Goal of the exercise:
Search the data below for the word "half" and copy each line that holds it.

Data section:

----------------

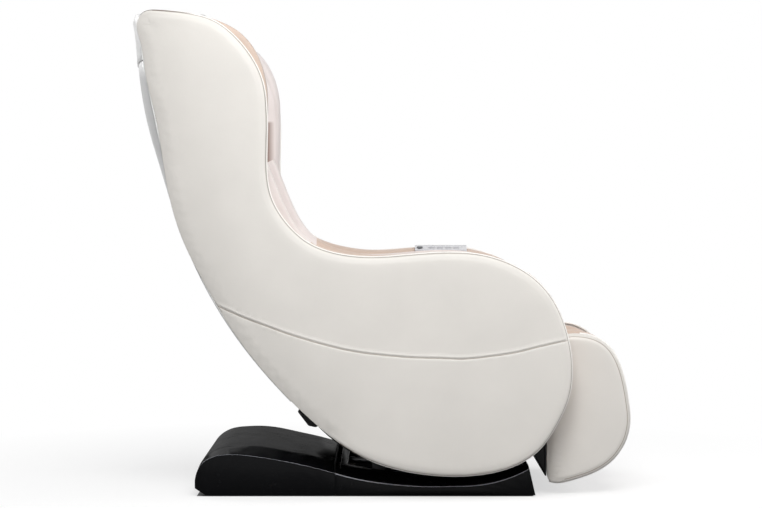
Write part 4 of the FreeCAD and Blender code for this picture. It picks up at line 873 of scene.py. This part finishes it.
class CHAIR_OT_cushions(bpy.types.Operator):
    """Seat and back cushions with their sewn channels"""
    bl_idname = "chair.cushions"
    bl_label = "Seat and back cushions"

    def execute(self, context):
        finish = leather("cushion_upholstery", colours().blush)
        seat = swollen(copy_of("padded_seat", "seat_cushion"), held=((0, 0, -1), (-1, 0, 0)), cap=0.012)
        keep_between(seat, 0.2535)
        channel(seat, lambda p, n: (p[:, 0] - 0.30 + 0.6 * p[:, 1] ** 2, smooth_step(n[:, 2], 0.3, 0.7)),
                0.005, 0.004)
        channel(seat, lambda p, n: (np.abs(p[:, 1]) - 0.165, smooth_step(n[:, 2], 0.3, 0.7)), 0.004, 0.004)
        back = swollen(copy_of("padded_back", "back_cushion"), held=((-1, 0, 0),), cap=0.010)
        keep_between(back, 0.2612)
        channel(back, lambda p, n: (np.abs(p[:, 1]) - 0.150, smooth_step(n[:, 0], 0.3, 0.7)), 0.005, 0.004)
        for angle in BACK_CHANNELS:
            channel(back, lambda p, n, a=math.radians(angle): (
                1.12 * (np.arctan2(1.090 - p[:, 2], 0.750 - p[:, 0]) - a),
                smooth_step(n[:, 0], 0.3, 0.7) * smooth_step(0.154 - np.abs(p[:, 1]), 0, 0.006)),
                0.004, 0.004)
        for piece, node in ((seat, "seat_cushion"), (back, "back_cushion")):
            dressed(piece, "chair_body", "pad_leather", finish, node)
        return {"FINISHED"}


class CHAIR_OT_leg_rest(bpy.types.Operator):
    """Upholstery of the leg rest"""
    bl_idname = "chair.leg_rest"
    bl_label = "Leg rest upholstery"

    def execute(self, context):
        pearl = leather("leg_pearl_upholstery", colours().pearl,
                        # The dark line in the sewn groove is painted shade
                        seams=(("edge", LEG_SEAM, 0.0013, (0.68, 0.62, 0.58), 0.0),),
                        # The rim outside the sewn line gets a darker copy of the pearl: painted shade, toning
                        # down the rim that faces the light
                        parts=rim_shade_part, second=shaded(colours().pearl, 0.95))
        tan = leather("leg_tan_upholstery", colours().tan)
        blush = leather("trough_upholstery", colours().blush)
        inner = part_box("leg_side_panels")[0].y + LEG_PANEL_DEPTH
        rim = face_outline("leg_side_panels", inner, 300)
        rear = rim_run(rim, (0.3745, 0.330), (0.3785, 0.040), (0.374, 0.180))
        panel = bowed_panel("right_leg_panel", rim, inner, LEG_PANEL_DEPTH, (0.024, 0.060), None, rear,
                            (0.0070, 0.0008))
        left = mirrored_copy(panel, "left_leg_panel")
        dressed(panel, "leg_rest", "pearl_fabric", pearl, "leg_side_panels")
        dressed(left, "leg_rest", "pearl_fabric", pearl)
        walls = swollen(copy_of("leg_wall_pads", "leg_walls"), held=((-1, 0, 0),), cap=0.005)
        divider = swollen(copy_of("leg_divider_pad", "leg_divider"), held=((-1, 0, 0),), cap=0.005)
        troughs = swollen(copy_of("leg_troughs", "leg_trough_pads"), held=((-1, 0, 0), (0, 0, -1)), cap=0.004)
        for piece, finish, node, slot in ((walls, tan, "leg_walls", "band_leather"),
                                          (divider, tan, "leg_divider", "band_leather"),
                                          (troughs, blush, "leg_trough_pads", "pad_leather")):
            dressed(piece, "leg_rest", slot, finish, node)
        return {"FINISHED"}


class CHAIR_OT_seams(bpy.types.Operator):
    """Finish of the sewn cords of the leg rest"""
    bl_idname = "chair.seams"
    bl_label = "Leg rest cords"

    def execute(self, context):
        # The cord's near white is partly painted highlight
        finish = leather("leg_bead", colours().seam, 1.4)
        finished_node("leg_piping", finish, 0.0)
        return {"FINISHED"}


class CHAIR_OT_rear(bpy.types.Operator):
    """Finishes of the rear shell, cap, vent and power inlet"""
    bl_idname = "chair.rear"
    bl_label = "Rear shell"

    def execute(self, context):
        shell = moulded("shell_moulding", colours().grey, 0.36, coat=0.15)
        for name in ("back_shell", "top_cap"):
            finished_node(name, shell, 0.0015)
        dark = moulded("vent_moulding", colours().black, 0.42, sheen=0.3)
        for name in ("back_vent", "power_plate"):
            finished_node(name, dark, 0.0006)
        finished_node("power_rocker", moulded("switch_moulding", (0.16, 0.16, 0.165), 0.3), 0.0006)
        return {"FINISHED"}


def joint_seal():
    """Rubber seal over the joint between the base's two mouldings, up both walls and over the top."""
    x = (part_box("base_rear_hood")[1].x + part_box("base_front_deck")[0].x) / 2
    hood = NODES["base_rear_hood"]
    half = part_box("base_rear_hood")[1].y
    over = []
    for y in np.linspace(-half + 0.003, half - 0.003, 120):
        hit, place, *_ = hood.ray_cast(Vector((x - 0.004, y, 0.3)), Vector((0, 0, -1)))
        if hit:
            over.append((x, y, place.z))
    run = [(x, -half, 0.004), (x, -half, over[0][2] - 0.002)] + over
    run += [(x, half, over[-1][2] - 0.002), (x, half, 0.004)]
    seal = bead("base_joint_seal", run, 0.0019)
    rubber = moulded("seal_rubber", (0.05, 0.05, 0.055), 0.8, 900.0, 0.0002, sheen=0.05)
    dressed(seal, "base", "black_plastic", rubber)


def top_edge_highlight(half):
    """A highlight painted along the outer top edges of both walls, with stronger reflection there as well;
    plain on the inner and upright edges.
    """
    finish, tree, shader, place = blank_finish("painted_edge_highlight", 0.3)
    outer = ranged(tree, maths(tree, "ABSOLUTE", apart(tree, place)[1]), 0.0, 1.0, half - 0.006, half - 0.004)
    upward = apart(tree, node_of(tree, "ShaderNodeNewGeometry").outputs["True Normal"])[2]
    bright = product(tree, outer, ranged(tree, upward, 0.0, 1.0, 0.15, 0.35))
    tone = mixed(tree, bright, tuple(colours().black), EDGE_HIGHLIGHT_PAINT)
    wired(tree, shader, tone, bumped(tree, noise(tree, place, 300.0, 2.0), 0.25, 0.00004))
    tree.links.new(ranged(tree, bright, 0.06, 0.6), shader.inputs["Specular IOR Level"])
    return finish


class CHAIR_OT_base(bpy.types.Operator):
    """Finishes of the base mouldings, feet and wheels"""
    bl_idname = "chair.base"
    bl_label = "Base"

    def execute(self, context):
        gloss = moulded("base_moulding", colours().black, 0.24, 300.0, 0.00004, 0.0, 0.10, 0.0006)
        # The outer top edges get a painted highlight besides their real reflection
        edge_highlight = top_edge_highlight(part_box("base_front_deck")[1].y)
        for name in ("base_rear_hood", "base_front_deck"):
            finished_node(name, gloss, 0.0013, edge_highlight)
        joint_seal()
        dark = moulded("cover_moulding", colours().black, 0.45, sheen=0.3, grazing=0.05)
        for name in ("underside_covers", "leg_rear_cover"):
            finished_node(name, dark, 0.002)
        rubber = moulded("wheel_rubber", (0.15, 0.15, 0.15), 0.75, 900.0, 0.0003)
        for name in ("foot_pads", "transport_wheels"):
            finished_node(name, rubber, 0.001)
        return {"FINISHED"}


class CHAIR_OT_controls(bpy.types.Operator):
    """Finishes of the arm controls"""
    bl_idname = "chair.controls"
    bl_label = "Arm controls"

    def execute(self, context):
        finished_node("control_panel", moulded("control_housing", colours().silver, 0.25, coat=0.4), 0.0012)
        finished_node("power_button", moulded("round_button_cap", (0.30, 0.31, 0.33), 0.28), 0.0008)
        key = moulded("key_cap", (0.70, 0.70, 0.72), 0.35)
        for number in range(1, 5):
            finished_node(f"function_key_{number}", key, 0.0006)
        return {"FINISHED"}


class CHAIR_OT_mechanism(bpy.types.Operator):
    """Finishes of the frames, drives and massage parts"""
    bl_idname = "chair.mechanism"
    bl_label = "Frames and drives"

    def execute(self, context):
        painted = moulded("black_paint", (0.12, 0.12, 0.125), 0.42, 500.0)
        for name in ("carriage_frame", "massage_track", "seat_frame", "cradle_pan", "cradle_rails",
                     "base_frame", "leg_frame"):
            finished_node(name, painted, 0.0006)
        bright = steel("ground_steel", (0.56, 0.56, 0.57), 0.36)
        for name in ("knead_shaft", "upper_guide_axle", "lower_guide_axle", "leg_rod", "recline_rod",
                     "front_cradle_rollers", "rear_cradle_rollers"):
            finished_node(name, bright, 0.0006)
        housing = moulded("drive_housing", (0.20, 0.20, 0.21), 0.5)
        for name in ("carriage_gearmotors", "leg_actuator", "recline_actuator", "air_pump_and_valves",
                     "left_massage_arm", "right_massage_arm"):
            finished_node(name, housing, 0.0012)
        finished_node("electric_boxes", moulded("box_moulding", (0.55, 0.55, 0.56), 0.5), 0.0015)
        finished_node("side_airbags", woven("air_cell_cloth", (0.42, 0.44, 0.47), 320.0), 0.003)
        finished_node("plywood_frames", plywood("frame_plywood"), 0.0008)
        finished_node("seat_board", leather("board_cover", colours().blush), 0.0015)
        rubber = moulded("roller_rubber", (0.17, 0.17, 0.175), 0.7, 700.0, 0.0003)
        for height in ("upper", "lower"):
            for side in ("left", "right"):
                finished_node(f"{side}_{height}_roller", rubber, 0.0015)
        return {"FINISHED"}


class CHAIR_OT_stage(bpy.types.Operator):
    """Camera, soft light, white surround and pale floor"""
    bl_idname = "chair.stage"
    bl_label = "Camera and studio"

    def execute(self, context):
        scene = context.scene
        scene.view_settings.view_transform = "Standard"
        select_none()
        bpy.ops.object.camera_add(location=CAMERA_PLACE, rotation=(math.radians(90 - CAMERA_DOWN), 0, 0))
        camera = context.object
        camera.data.lens = CAMERA_LENS
        camera.data.sensor_width = 36
        scene.camera = camera
        world = bpy.data.worlds.new("studio")
        scene.world = world
        world.use_nodes = True
        white_for_camera(world.node_tree, (0.98, 0.985, 1.0), 0.29)
        bpy.ops.mesh.primitive_plane_add(size=16, location=(0, 0, -0.0005))
        floor = context.object
        floor.name = "studio_floor"
        floor.data.materials.append(floor_finish())
        for place, size, power, colour in LAMPS:
            aim = (Vector((0, 0, 0.5)) - Vector(place)).to_track_quat("-Z", "Y").to_euler()
            bpy.ops.object.light_add(type="AREA", location=place, rotation=aim)
            lamp = context.object.data
            lamp.size = size
            lamp.energy = power
            lamp.color = colour
        return {"FINISHED"}


def either(tree, share, first, second):
    """Two shaders mixed by a share of the second."""
    made = tree.nodes.new("ShaderNodeMixShader")
    for socket, value in zip(made.inputs, (share, first, second)):
        tree.links.new(value, socket)
    return made.outputs[0]


def white_for_camera(tree, colour, strength):
    """The surround lights softly, and shows white to the camera and in reflections."""
    tree.nodes.clear()
    path = tree.nodes.new("ShaderNodeLightPath")
    soft = node_of(tree, "ShaderNodeBackground", Color=(*colour, 1), Strength=strength)
    plain = node_of(tree, "ShaderNodeBackground", Color=(1, 1, 1, 1), Strength=1.0)
    seen = path.outputs["Is Camera Ray"]
    for name in ("Is Glossy Ray", "Is Transmission Ray"):
        seen = maths(tree, "MAXIMUM", seen, path.outputs[name])
    out = tree.nodes.new("ShaderNodeOutputWorld")
    tree.links.new(either(tree, seen, soft.outputs[0], plain.outputs[0]), out.inputs["Surface"])


def outside_base(tree, place):
    """1 on the open floor, 0 under the base, where no light reaches."""
    low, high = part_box("base_rear_hood")[0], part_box("base_front_deck")[1]
    gaps = []
    for part, a, b in zip(apart(tree, place), low[:2], high[:2]):
        away = maths(tree, "ABSOLUTE", maths(tree, "SUBTRACT", part, (a + b) / 2))
        gaps.append(maths(tree, "GREATER_THAN", away, (b - a) / 2 - 0.004))
    return maths(tree, "MAXIMUM", *gaps)


def floor_finish():
    """Pale floor that keeps the chair's shadow and meets the white surround."""
    finish = bpy.data.materials.new("studio_floor")
    finish.use_nodes = True
    tree = finish.node_tree
    tree.nodes.clear()
    path = tree.nodes.new("ShaderNodeLightPath")
    matt = node_of(tree, "ShaderNodeBsdfDiffuse", Color=(0.44, 0.44, 0.44, 1))
    seen = node_of(tree, "ShaderNodeBsdfDiffuse", Color=(0.42, 0.42, 0.42, 1))
    lift = node_of(tree, "ShaderNodeEmission", Color=(1, 1, 1, 1))
    plain = node_of(tree, "ShaderNodeEmission", Color=(1, 1, 1, 1), Strength=1.0)
    both = tree.nodes.new("ShaderNodeAddShader")
    far = node_of(tree, "ShaderNodeVectorMath", operation="LENGTH")
    place = tree.nodes.new("ShaderNodeTexCoord").outputs["Object"]
    tree.links.new(place, far.inputs[0])
    tree.links.new(product(tree, outside_base(tree, place), FLOOR_LIFT), lift.inputs["Strength"])
    tree.links.new(seen.outputs[0], both.inputs[0])
    tree.links.new(lift.outputs[0], both.inputs[1])
    away = ranged(tree, far.outputs["Value"], 0.0, 1.0, 0.62, 1.5)
    faded = either(tree, away, both.outputs[0], plain.outputs[0])
    out = tree.nodes.new("ShaderNodeOutputMaterial")
    tree.links.new(either(tree, path.outputs["Is Camera Ray"], matt.outputs[0], faded), out.inputs["Surface"])
    return finish


OPERATORS = (CHAIR_OT_stage, CHAIR_OT_side_panels, CHAIR_OT_edge_bands, CHAIR_OT_arm_pads,
             CHAIR_OT_cushions, CHAIR_OT_leg_rest, CHAIR_OT_seams, CHAIR_OT_rear, CHAIR_OT_base,
             CHAIR_OT_controls, CHAIR_OT_mechanism)


class CHAIR_PT_panel(bpy.types.Panel):
    """Lists the chair's pieces, sizes and colours"""
    bl_idname = "CHAIR_PT_panel"
    bl_label = "Massage chair"
    bl_space_type = "VIEW_3D"
    bl_region_type = "UI"
    bl_category = "Chair"

    def draw(self, context):
        for operator in OPERATORS:
            self.layout.operator(operator.bl_idname)
        for group in (context.scene.chair_sizes, context.scene.chair_colours):
            for name in group.bl_rna.properties.keys():
                if name not in ("rna_type", "name"):
                    self.layout.prop(group, name)


CLASSES = (ChairSizes, ChairColours, *OPERATORS, CHAIR_PT_panel)


def register():
    for item in CLASSES:
        bpy.utils.register_class(item)
    bpy.types.Scene.chair_sizes = PointerProperty(type=ChairSizes)
    bpy.types.Scene.chair_colours = PointerProperty(type=ChairColours)


def unregister():
    del bpy.types.Scene.chair_colours
    del bpy.types.Scene.chair_sizes
    for item in reversed(CLASSES):
        bpy.utils.unregister_class(item)


def main():
    register()
    for operator in OPERATORS:
        group, name = operator.bl_idname.split(".")
        getattr(getattr(bpy.ops, group), name)()


if __name__ == "__main__":
    main()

----------------

Written answer:
    half = part_box("base_rear_hood")[1].y
    for y in np.linspace(-half + 0.003, half - 0.003, 120):
    run = [(x, -half, 0.004), (x, -half, over[0][2] - 0.002)] + over
    run += [(x, half, over[-1][2] - 0.002), (x, half, 0.004)]
def top_edge_highlight(half):
    outer = ranged(tree, maths(tree, "ABSOLUTE", apart(tree, place)[1]), 0.0, 1.0, half - 0.006, half - 0.004)